== Data in this exercise ==

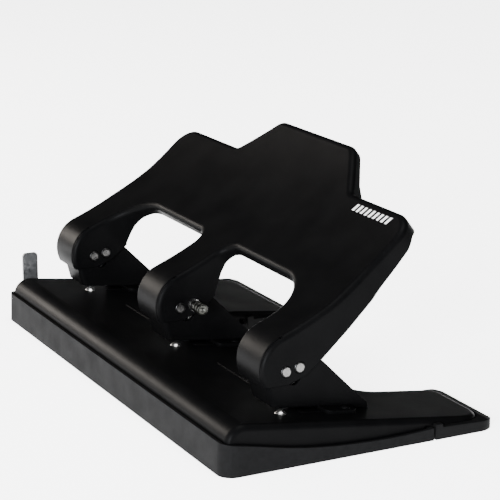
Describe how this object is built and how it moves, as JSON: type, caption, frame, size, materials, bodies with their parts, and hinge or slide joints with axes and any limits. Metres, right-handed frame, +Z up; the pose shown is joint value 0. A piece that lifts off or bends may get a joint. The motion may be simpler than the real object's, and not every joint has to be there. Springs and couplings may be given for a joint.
{
  "type": "three hole punch",
  "caption": "desk paper punch with a full-width black steel lever over punching heads on a sloped base with a chip tray, sliding paper guide and push lock",
  "frame": {"origin": "middle of the footprint on the surface the punch stands on", "axes": "+X along the length, -Y the side the paper goes in from, +Y the side the lever rises to, +Z up"},
  "size_m": [0.2676, 0.138, 0.1125],
  "materials": {
    "black_paint": "satin black paint on pressed steel",
    "tray_plastic": "dark grey moulded plastic, fine texture",
    "rubber": "soft black moulded rubber",
    "bright_steel": "turned bright steel",
    "tool_steel": "ground tool steel",
    "spring_steel": "bright drawn spring wire",
    "zinc_plate": "dull zinc-plated strip"
  },
  "bodies": {
    "base": {"base_plate": "black_paint", "bracket_left": "black_paint", "bracket_middle": "black_paint", "bracket_right": "black_paint", "punch_guide_left": "tool_steel", "punch_guide_middle": "tool_steel", "punch_guide_right": "tool_steel", "die_plate_left": "tool_steel", "die_plate_middle": "tool_steel", "die_plate_right": "tool_steel", "die_rivets": "bright_steel", "foot_rivets": "black_paint", "fulcrum_pin_left": "bright_steel", "fulcrum_pin_middle": "bright_steel", "fulcrum_pin_right": "bright_steel", "return_spring_left": "spring_steel", "return_spring_middle": "spring_steel", "return_spring_right": "spring_steel", "guide_track": "zinc_plate", "rear_foot_left": "rubber", "rear_foot_right": "rubber"},
    "lever": {"handle": "black_paint", "drive_pin_left": "bright_steel", "drive_pin_right": "bright_steel", "lock_collar": "bright_steel"},
    "lock": {"lock_pin": "bright_steel"},
    "punch_left_body": {"punch_left": "tool_steel"},
    "punch_middle_body": {"punch_middle": "tool_steel"},
    "punch_right_body": {"punch_right": "tool_steel"},
    "guide": {"paper_guide": "zinc_plate"},
    "tray": {"chip_tray": "tray_plastic"}
  },
  "joints": [
    {"name": "handle_pivot", "type": "hinge", "parent": "base", "child": "lever", "pos_m": [0, -0.0295, 0.0362], "axis": [-1, 0, 0], "range_deg": [0, 34], "stiffness_Nm_per_rad": 0.8, "springref_deg": -40.11},
    {"name": "punch_slide_left", "type": "slide", "parent": "base", "child": "punch_left_body", "axis": [0, 0, -1], "range_m": [0, 0.00395], "deforming": ["return_spring_left"]},
    {"name": "punch_slide_middle", "type": "slide", "parent": "base", "child": "punch_middle_body", "axis": [0, 0, -1], "range_m": [0, 0.00395], "deforming": ["return_spring_middle"]},
    {"name": "punch_slide_right", "type": "slide", "parent": "base", "child": "punch_right_body", "axis": [0, 0, -1], "range_m": [0, 0.00395], "deforming": ["return_spring_right"]},
    {"name": "lock_push", "type": "slide", "parent": "lever", "child": "lock", "axis": [-1, 0, 0], "range_m": [0, 0.004]},
    {"name": "guide_slide", "type": "slide", "parent": "base", "child": "guide", "axis": [-1, 0, 0], "range_m": [0, 0.025]},
    {"name": "tray_pull", "type": "slide", "parent": "base", "child": "tray", "axis": [0, 0, -1], "range_m": [0, 0.03]}
  ],
  "couplings": [
    {"joint": "punch_slide_left", "follows": "handle_pivot", "m_per_rad": 0.0066402},
    {"joint": "punch_slide_middle", "follows": "handle_pivot", "m_per_rad": 0.0066402},
    {"joint": "punch_slide_right", "follows": "handle_pivot", "m_per_rad": 0.0066402}
  ]
}
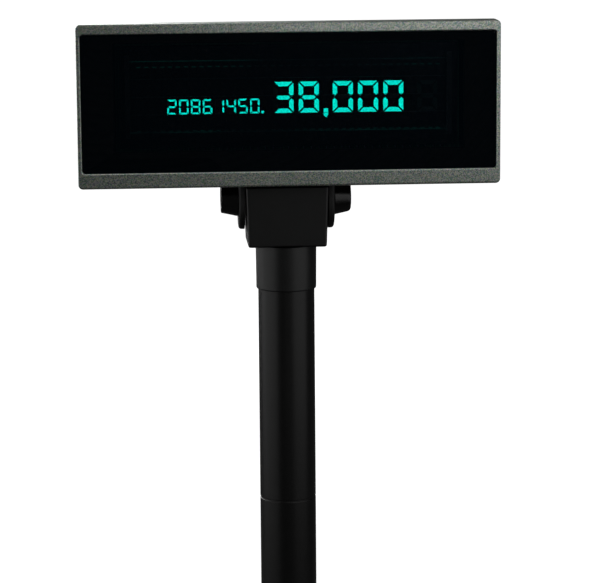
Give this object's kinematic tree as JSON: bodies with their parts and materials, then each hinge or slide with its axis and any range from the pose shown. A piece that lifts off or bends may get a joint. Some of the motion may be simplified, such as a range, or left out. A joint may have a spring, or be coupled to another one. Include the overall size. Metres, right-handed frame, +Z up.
{
  "type": "pole display",
  "caption": "Customer readout on a pole: wide tilting head with a lit numeric tube display, swivelling neck with clamp knobs, two-section pole and weighted base.",
  "frame": {"origin": "on the pole's axis at the floor, under the middle of the base", "axes": "+Z up along the pole, -Y out of the readout's face, +X to the right as the viewer faces the readout"},
  "size_m": [0.22, 0.13, 0.4211],
  "materials": {
    "metallic_paint": "metallic flake paint over ABS",
    "smoked_acrylic": "polished smoked acrylic",
    "black_tape": "black foam tape",
    "lit_phosphor": "glowing blue-green phosphor",
    "dark_phosphor": "unlit phosphor",
    "tube_glass": "clear soda glass",
    "base_glass_black": "glass with a black printed layer",
    "circuit_board": "green solder mask over glass fibre",
    "chip_epoxy": "moulded black epoxy",
    "ivory_nylon": "moulded nylon",
    "steel": "zinc plated",
    "black_steel": "black oxide",
    "brass": "turned",
    "textured_abs": "fine spark texture, moulded",
    "gloss_knob": "smooth moulded",
    "acetal": "moulded acetal",
    "satin_tube": "satin extruded tube",
    "ballast_steel": "black dipped steel",
    "rubber": "moulded rubber"
  },
  "bodies": {
    "base": {"base_cover": "textured_abs", "ballast_plate": "ballast_steel", "rubber_feet": "rubber", "base_screws": "steel", "pole_screws": "steel", "end_plug": "acetal", "lower_tube": "satin_tube", "tube_coupler": "acetal", "upper_tube": "satin_tube", "swivel_post": "acetal", "wave_washer": "steel", "retaining_ring": "steel"},
    "neck": {"neck": "textured_abs", "knob_inserts": "brass", "friction_washers": "steel"},
    "head": {"front_bezel": "metallic_paint", "window": "smoked_acrylic", "window_tape": "black_tape", "large_digits": "lit_phosphor", "small_characters": "lit_phosphor", "unlit_segments": "dark_phosphor", "cover_glass": "tube_glass", "base_glass": "base_glass_black", "filaments": "steel", "filament_supports": "steel", "display_pins": "steel", "display_board": "circuit_board", "driver_chips": "chip_epoxy", "converter_coil": "chip_epoxy", "capacitors": "chip_epoxy", "cable_header": "ivory_nylon", "board_screws": "steel", "rear_cover": "textured_abs", "cover_screws": "black_steel"},
    "left_knob": {"left_knob": "gloss_knob", "left_knob_screw": "steel"},
    "right_knob": {"right_knob": "gloss_knob", "right_knob_screw": "steel"}
  },
  "joints": [
    {"name": "swivel", "type": "hinge", "parent": "base", "child": "neck", "pos_m": [0, 0, 0.29], "axis": [0, 0, 1], "range_deg": [-150, 150]},
    {"name": "tilt", "type": "hinge", "parent": "neck", "child": "head", "pos_m": [0, 0, 0.3249], "axis": [1, 0, 0], "range_deg": [-30, 12]},
    {"name": "left_knob_turn", "type": "hinge", "parent": "neck", "child": "left_knob", "pos_m": [-0.03, 0, 0.3249], "axis": [-1, 0, 0], "range_deg": [0, 360]},
    {"name": "right_knob_turn", "type": "hinge", "parent": "neck", "child": "right_knob", "pos_m": [0.03, 0, 0.3249], "axis": [1, 0, 0], "range_deg": [0, 360]}
  ]
}
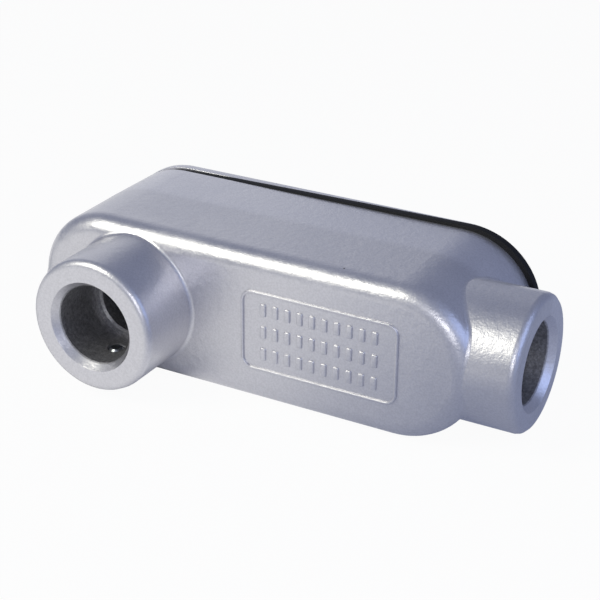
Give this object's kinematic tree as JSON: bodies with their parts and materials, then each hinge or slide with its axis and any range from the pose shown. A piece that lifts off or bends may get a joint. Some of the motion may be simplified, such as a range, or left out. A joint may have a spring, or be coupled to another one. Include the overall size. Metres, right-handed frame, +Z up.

===

Work to do:
Hand back the material above in full, exactly as written.

Solution:
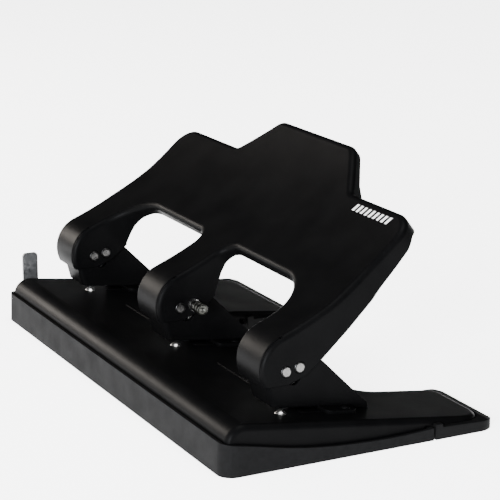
Describe how this object is built and how it moves, as JSON: type, caption, frame, size, materials, bodies with their parts, and hinge or slide joints with axes and any limits. Metres, right-handed frame, +Z up; the pose shown is joint value 0. A piece that lifts off or bends may get a joint. The motion may be simpler than the real object's, and not every joint has to be there. Springs and couplings may be given for a joint.
{
  "type": "three hole punch",
  "caption": "desk paper punch with a full-width black steel lever over punching heads on a sloped base with a chip tray, sliding paper guide and push lock",
  "frame": {"origin": "middle of the footprint on the surface the punch stands on", "axes": "+X along the length, -Y the side the paper goes in from, +Y the side the lever rises to, +Z up"},
  "size_m": [0.2676, 0.138, 0.1125],
  "materials": {
    "black_paint": "satin black paint on pressed steel",
    "tray_plastic": "dark grey moulded plastic, fine texture",
    "rubber": "soft black moulded rubber",
    "bright_steel": "turned bright steel",
    "tool_steel": "ground tool steel",
    "spring_steel": "bright drawn spring wire",
    "zinc_plate": "dull zinc-plated strip"
  },
  "bodies": {
    "base": {"base_plate": "black_paint", "bracket_left": "black_paint", "bracket_middle": "black_paint", "bracket_right": "black_paint", "punch_guide_left": "tool_steel", "punch_guide_middle": "tool_steel", "punch_guide_right": "tool_steel", "die_plate_left": "tool_steel", "die_plate_middle": "tool_steel", "die_plate_right": "tool_steel", "die_rivets": "bright_steel", "foot_rivets": "black_paint", "fulcrum_pin_left": "bright_steel", "fulcrum_pin_middle": "bright_steel", "fulcrum_pin_right": "bright_steel", "return_spring_left": "spring_steel", "return_spring_middle": "spring_steel", "return_spring_right": "spring_steel", "guide_track": "zinc_plate", "rear_foot_left": "rubber", "rear_foot_right": "rubber"},
    "lever": {"handle": "black_paint", "drive_pin_left": "bright_steel", "drive_pin_right": "bright_steel", "lock_collar": "bright_steel"},
    "lock": {"lock_pin": "bright_steel"},
    "punch_left_body": {"punch_left": "tool_steel"},
    "punch_middle_body": {"punch_middle": "tool_steel"},
    "punch_right_body": {"punch_right": "tool_steel"},
    "guide": {"paper_guide": "zinc_plate"},
    "tray": {"chip_tray": "tray_plastic"}
  },
  "joints": [
    {"name": "handle_pivot", "type": "hinge", "parent": "base", "child": "lever", "pos_m": [0, -0.0295, 0.0362], "axis": [-1, 0, 0], "range_deg": [0, 34], "stiffness_Nm_per_rad": 0.8, "springref_deg": -40.11},
    {"name": "punch_slide_left", "type": "slide", "parent": "base", "child": "punch_left_body", "axis": [0, 0, -1], "range_m": [0, 0.00395], "deforming": ["return_spring_left"]},
    {"name": "punch_slide_middle", "type": "slide", "parent": "base", "child": "punch_middle_body", "axis": [0, 0, -1], "range_m": [0, 0.00395], "deforming": ["return_spring_middle"]},
    {"name": "punch_slide_right", "type": "slide", "parent": "base", "child": "punch_right_body", "axis": [0, 0, -1], "range_m": [0, 0.00395], "deforming": ["return_spring_right"]},
    {"name": "lock_push", "type": "slide", "parent": "lever", "child": "lock", "axis": [-1, 0, 0], "range_m": [0, 0.004]},
    {"name": "guide_slide", "type": "slide", "parent": "base", "child": "guide", "axis": [-1, 0, 0], "range_m": [0, 0.025]},
    {"name": "tray_pull", "type": "slide", "parent": "base", "child": "tray", "axis": [0, 0, -1], "range_m": [0, 0.03]}
  ],
  "couplings": [
    {"joint": "punch_slide_left", "follows": "handle_pivot", "m_per_rad": 0.0066402},
    {"joint": "punch_slide_middle", "follows": "handle_pivot", "m_per_rad": 0.0066402},
    {"joint": "punch_slide_right", "follows": "handle_pivot", "m_per_rad": 0.0066402}
  ]
}
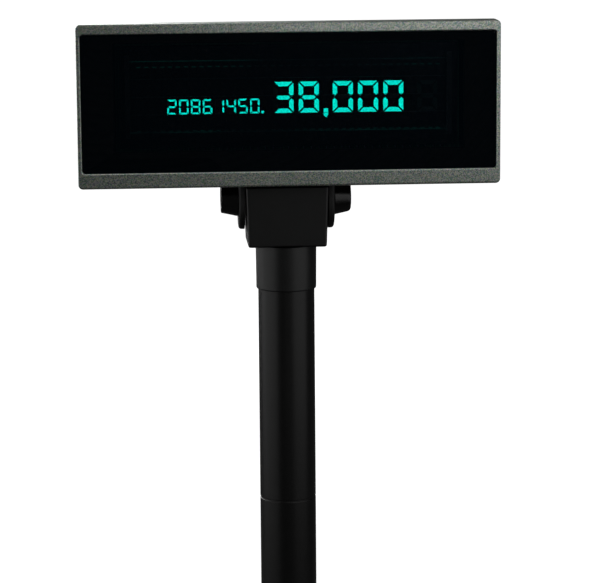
Give this object's kinematic tree as JSON: bodies with their parts and materials, then each hinge or slide with its axis and any range from the pose shown. A piece that lifts off or bends may get a joint. Some of the motion may be simplified, such as a range, or left out. A joint may have a spring, or be coupled to another one. Include the overall size. Metres, right-handed frame, +Z up.
{
  "type": "pole display",
  "caption": "Customer readout on a pole: wide tilting head with a lit numeric tube display, swivelling neck with clamp knobs, two-section pole and weighted base.",
  "frame": {"origin": "on the pole's axis at the floor, under the middle of the base", "axes": "+Z up along the pole, -Y out of the readout's face, +X to the right as the viewer faces the readout"},
  "size_m": [0.22, 0.13, 0.4211],
  "materials": {
    "metallic_paint": "metallic flake paint over ABS",
    "smoked_acrylic": "polished smoked acrylic",
    "black_tape": "black foam tape",
    "lit_phosphor": "glowing blue-green phosphor",
    "dark_phosphor": "unlit phosphor",
    "tube_glass": "clear soda glass",
    "base_glass_black": "glass with a black printed layer",
    "circuit_board": "green solder mask over glass fibre",
    "chip_epoxy": "moulded black epoxy",
    "ivory_nylon": "moulded nylon",
    "steel": "zinc plated",
    "black_steel": "black oxide",
    "brass": "turned",
    "textured_abs": "fine spark texture, moulded",
    "gloss_knob": "smooth moulded",
    "acetal": "moulded acetal",
    "satin_tube": "satin extruded tube",
    "ballast_steel": "black dipped steel",
    "rubber": "moulded rubber"
  },
  "bodies": {
    "base": {"base_cover": "textured_abs", "ballast_plate": "ballast_steel", "rubber_feet": "rubber", "base_screws": "steel", "pole_screws": "steel", "end_plug": "acetal", "lower_tube": "satin_tube", "tube_coupler": "acetal", "upper_tube": "satin_tube", "swivel_post": "acetal", "wave_washer": "steel", "retaining_ring": "steel"},
    "neck": {"neck": "textured_abs", "knob_inserts": "brass", "friction_washers": "steel"},
    "head": {"front_bezel": "metallic_paint", "window": "smoked_acrylic", "window_tape": "black_tape", "large_digits": "lit_phosphor", "small_characters": "lit_phosphor", "unlit_segments": "dark_phosphor", "cover_glass": "tube_glass", "base_glass": "base_glass_black", "filaments": "steel", "filament_supports": "steel", "display_pins": "steel", "display_board": "circuit_board", "driver_chips": "chip_epoxy", "converter_coil": "chip_epoxy", "capacitors": "chip_epoxy", "cable_header": "ivory_nylon", "board_screws": "steel", "rear_cover": "textured_abs", "cover_screws": "black_steel"},
    "left_knob": {"left_knob": "gloss_knob", "left_knob_screw": "steel"},
    "right_knob": {"right_knob": "gloss_knob", "right_knob_screw": "steel"}
  },
  "joints": [
    {"name": "swivel", "type": "hinge", "parent": "base", "child": "neck", "pos_m": [0, 0, 0.29], "axis": [0, 0, 1], "range_deg": [-150, 150]},
    {"name": "tilt", "type": "hinge", "parent": "neck", "child": "head", "pos_m": [0, 0, 0.3249], "axis": [1, 0, 0], "range_deg": [-30, 12]},
    {"name": "left_knob_turn", "type": "hinge", "parent": "neck", "child": "left_knob", "pos_m": [-0.03, 0, 0.3249], "axis": [-1, 0, 0], "range_deg": [0, 360]},
    {"name": "right_knob_turn", "type": "hinge", "parent": "neck", "child": "right_knob", "pos_m": [0.03, 0, 0.3249], "axis": [1, 0, 0], "range_deg": [0, 360]}
  ]
}
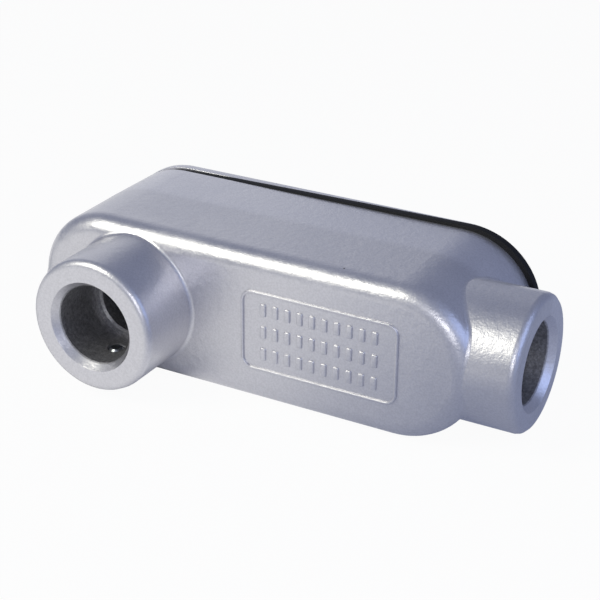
Give this object's kinematic tree as JSON: bodies with their parts and materials, then each hinge or slide with its axis and any range from the pose shown. A piece that lifts off or bends may get a joint. Some of the motion may be simplified, such as a range, or left out. A joint may have a spring, or be coupled to another one. Include the overall size. Metres, right-handed frame, +Z up.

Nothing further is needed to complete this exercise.